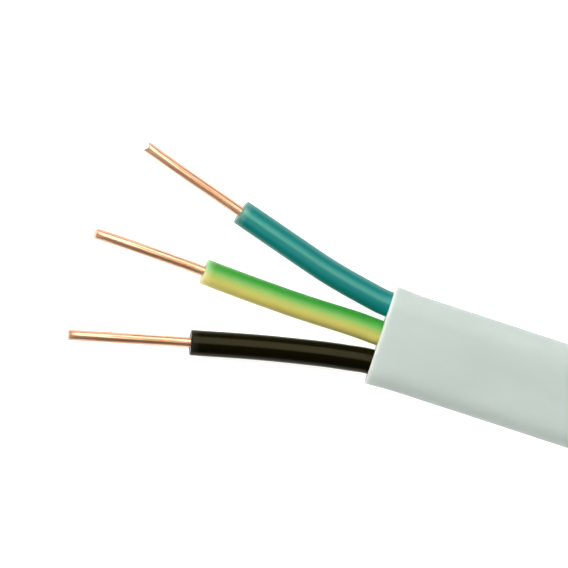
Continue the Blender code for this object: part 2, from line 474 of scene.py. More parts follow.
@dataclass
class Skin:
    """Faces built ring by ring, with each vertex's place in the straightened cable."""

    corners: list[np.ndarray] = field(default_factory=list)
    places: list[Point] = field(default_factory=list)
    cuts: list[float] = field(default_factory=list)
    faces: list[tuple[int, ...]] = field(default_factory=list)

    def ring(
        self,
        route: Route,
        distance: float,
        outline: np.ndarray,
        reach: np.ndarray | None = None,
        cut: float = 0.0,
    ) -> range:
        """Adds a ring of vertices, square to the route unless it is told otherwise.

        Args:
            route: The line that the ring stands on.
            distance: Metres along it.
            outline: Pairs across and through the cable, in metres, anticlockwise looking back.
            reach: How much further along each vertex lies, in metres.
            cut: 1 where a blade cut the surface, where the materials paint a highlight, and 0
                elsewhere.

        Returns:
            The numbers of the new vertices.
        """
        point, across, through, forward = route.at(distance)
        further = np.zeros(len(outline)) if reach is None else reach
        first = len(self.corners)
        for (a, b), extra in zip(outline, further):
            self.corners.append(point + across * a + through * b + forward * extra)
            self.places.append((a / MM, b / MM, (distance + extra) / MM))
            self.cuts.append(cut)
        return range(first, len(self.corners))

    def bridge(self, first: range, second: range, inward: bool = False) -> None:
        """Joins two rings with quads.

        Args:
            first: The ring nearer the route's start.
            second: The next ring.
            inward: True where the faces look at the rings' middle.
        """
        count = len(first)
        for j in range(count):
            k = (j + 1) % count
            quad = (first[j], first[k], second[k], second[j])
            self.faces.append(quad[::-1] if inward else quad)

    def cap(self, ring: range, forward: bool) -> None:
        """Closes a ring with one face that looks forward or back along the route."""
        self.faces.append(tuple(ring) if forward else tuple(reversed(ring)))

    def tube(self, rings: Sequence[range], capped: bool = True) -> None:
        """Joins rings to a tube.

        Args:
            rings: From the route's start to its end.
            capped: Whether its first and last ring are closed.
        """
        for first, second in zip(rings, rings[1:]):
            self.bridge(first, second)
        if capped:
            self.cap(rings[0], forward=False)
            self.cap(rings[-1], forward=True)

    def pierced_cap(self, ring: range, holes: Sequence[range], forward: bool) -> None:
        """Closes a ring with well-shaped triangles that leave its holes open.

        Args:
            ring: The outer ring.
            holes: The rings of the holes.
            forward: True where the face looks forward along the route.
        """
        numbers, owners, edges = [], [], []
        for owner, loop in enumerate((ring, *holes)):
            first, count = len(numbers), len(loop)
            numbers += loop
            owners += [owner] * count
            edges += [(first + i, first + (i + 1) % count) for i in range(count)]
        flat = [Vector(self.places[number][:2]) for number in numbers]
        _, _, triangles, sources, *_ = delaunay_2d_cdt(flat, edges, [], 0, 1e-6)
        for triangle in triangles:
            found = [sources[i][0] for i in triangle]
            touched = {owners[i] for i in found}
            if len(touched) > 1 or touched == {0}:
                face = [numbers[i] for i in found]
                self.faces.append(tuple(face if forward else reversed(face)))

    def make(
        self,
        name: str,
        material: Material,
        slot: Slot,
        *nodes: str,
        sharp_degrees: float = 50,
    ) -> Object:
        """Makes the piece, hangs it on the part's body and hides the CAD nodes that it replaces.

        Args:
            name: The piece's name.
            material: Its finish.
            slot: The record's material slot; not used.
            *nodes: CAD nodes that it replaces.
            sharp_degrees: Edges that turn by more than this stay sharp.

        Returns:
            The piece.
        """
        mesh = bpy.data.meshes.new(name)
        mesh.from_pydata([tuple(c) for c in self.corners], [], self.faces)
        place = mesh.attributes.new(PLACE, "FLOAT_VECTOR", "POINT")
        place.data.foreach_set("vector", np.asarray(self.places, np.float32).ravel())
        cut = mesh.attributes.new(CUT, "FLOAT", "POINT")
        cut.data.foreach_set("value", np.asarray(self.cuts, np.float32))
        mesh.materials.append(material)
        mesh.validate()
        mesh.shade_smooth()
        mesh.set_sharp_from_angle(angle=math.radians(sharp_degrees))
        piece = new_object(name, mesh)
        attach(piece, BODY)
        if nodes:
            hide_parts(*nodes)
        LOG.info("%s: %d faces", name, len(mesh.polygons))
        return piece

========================

#### Aim
Extract all the material, leaving every line as it is.

#### Expected answer
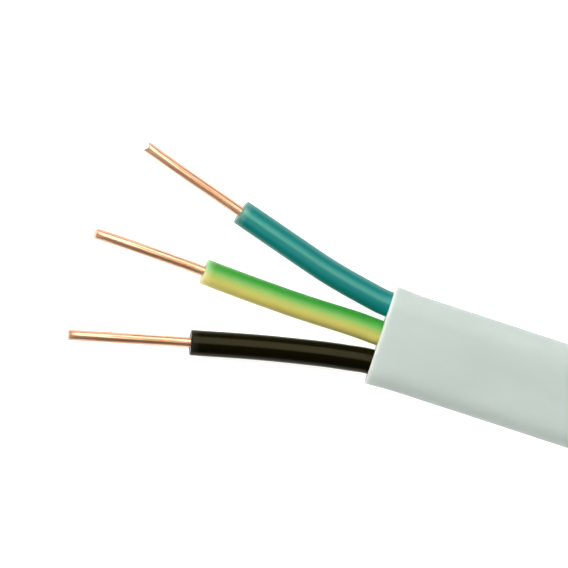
Continue the Blender code for this object: part 2, from line 474 of scene.py. More parts follow.
@dataclass
class Skin:
    """Faces built ring by ring, with each vertex's place in the straightened cable."""

    corners: list[np.ndarray] = field(default_factory=list)
    places: list[Point] = field(default_factory=list)
    cuts: list[float] = field(default_factory=list)
    faces: list[tuple[int, ...]] = field(default_factory=list)

    def ring(
        self,
        route: Route,
        distance: float,
        outline: np.ndarray,
        reach: np.ndarray | None = None,
        cut: float = 0.0,
    ) -> range:
        """Adds a ring of vertices, square to the route unless it is told otherwise.

        Args:
            route: The line that the ring stands on.
            distance: Metres along it.
            outline: Pairs across and through the cable, in metres, anticlockwise looking back.
            reach: How much further along each vertex lies, in metres.
            cut: 1 where a blade cut the surface, where the materials paint a highlight, and 0
                elsewhere.

        Returns:
            The numbers of the new vertices.
        """
        point, across, through, forward = route.at(distance)
        further = np.zeros(len(outline)) if reach is None else reach
        first = len(self.corners)
        for (a, b), extra in zip(outline, further):
            self.corners.append(point + across * a + through * b + forward * extra)
            self.places.append((a / MM, b / MM, (distance + extra) / MM))
            self.cuts.append(cut)
        return range(first, len(self.corners))

    def bridge(self, first: range, second: range, inward: bool = False) -> None:
        """Joins two rings with quads.

        Args:
            first: The ring nearer the route's start.
            second: The next ring.
            inward: True where the faces look at the rings' middle.
        """
        count = len(first)
        for j in range(count):
            k = (j + 1) % count
            quad = (first[j], first[k], second[k], second[j])
            self.faces.append(quad[::-1] if inward else quad)

    def cap(self, ring: range, forward: bool) -> None:
        """Closes a ring with one face that looks forward or back along the route."""
        self.faces.append(tuple(ring) if forward else tuple(reversed(ring)))

    def tube(self, rings: Sequence[range], capped: bool = True) -> None:
        """Joins rings to a tube.

        Args:
            rings: From the route's start to its end.
            capped: Whether its first and last ring are closed.
        """
        for first, second in zip(rings, rings[1:]):
            self.bridge(first, second)
        if capped:
            self.cap(rings[0], forward=False)
            self.cap(rings[-1], forward=True)

    def pierced_cap(self, ring: range, holes: Sequence[range], forward: bool) -> None:
        """Closes a ring with well-shaped triangles that leave its holes open.

        Args:
            ring: The outer ring.
            holes: The rings of the holes.
            forward: True where the face looks forward along the route.
        """
        numbers, owners, edges = [], [], []
        for owner, loop in enumerate((ring, *holes)):
            first, count = len(numbers), len(loop)
            numbers += loop
            owners += [owner] * count
            edges += [(first + i, first + (i + 1) % count) for i in range(count)]
        flat = [Vector(self.places[number][:2]) for number in numbers]
        _, _, triangles, sources, *_ = delaunay_2d_cdt(flat, edges, [], 0, 1e-6)
        for triangle in triangles:
            found = [sources[i][0] for i in triangle]
            touched = {owners[i] for i in found}
            if len(touched) > 1 or touched == {0}:
                face = [numbers[i] for i in found]
                self.faces.append(tuple(face if forward else reversed(face)))

    def make(
        self,
        name: str,
        material: Material,
        slot: Slot,
        *nodes: str,
        sharp_degrees: float = 50,
    ) -> Object:
        """Makes the piece, hangs it on the part's body and hides the CAD nodes that it replaces.

        Args:
            name: The piece's name.
            material: Its finish.
            slot: The record's material slot; not used.
            *nodes: CAD nodes that it replaces.
            sharp_degrees: Edges that turn by more than this stay sharp.

        Returns:
            The piece.
        """
        mesh = bpy.data.meshes.new(name)
        mesh.from_pydata([tuple(c) for c in self.corners], [], self.faces)
        place = mesh.attributes.new(PLACE, "FLOAT_VECTOR", "POINT")
        place.data.foreach_set("vector", np.asarray(self.places, np.float32).ravel())
        cut = mesh.attributes.new(CUT, "FLOAT", "POINT")
        cut.data.foreach_set("value", np.asarray(self.cuts, np.float32))
        mesh.materials.append(material)
        mesh.validate()
        mesh.shade_smooth()
        mesh.set_sharp_from_angle(angle=math.radians(sharp_degrees))
        piece = new_object(name, mesh)
        attach(piece, BODY)
        if nodes:
            hide_parts(*nodes)
        LOG.info("%s: %d faces", name, len(mesh.polygons))
        return piece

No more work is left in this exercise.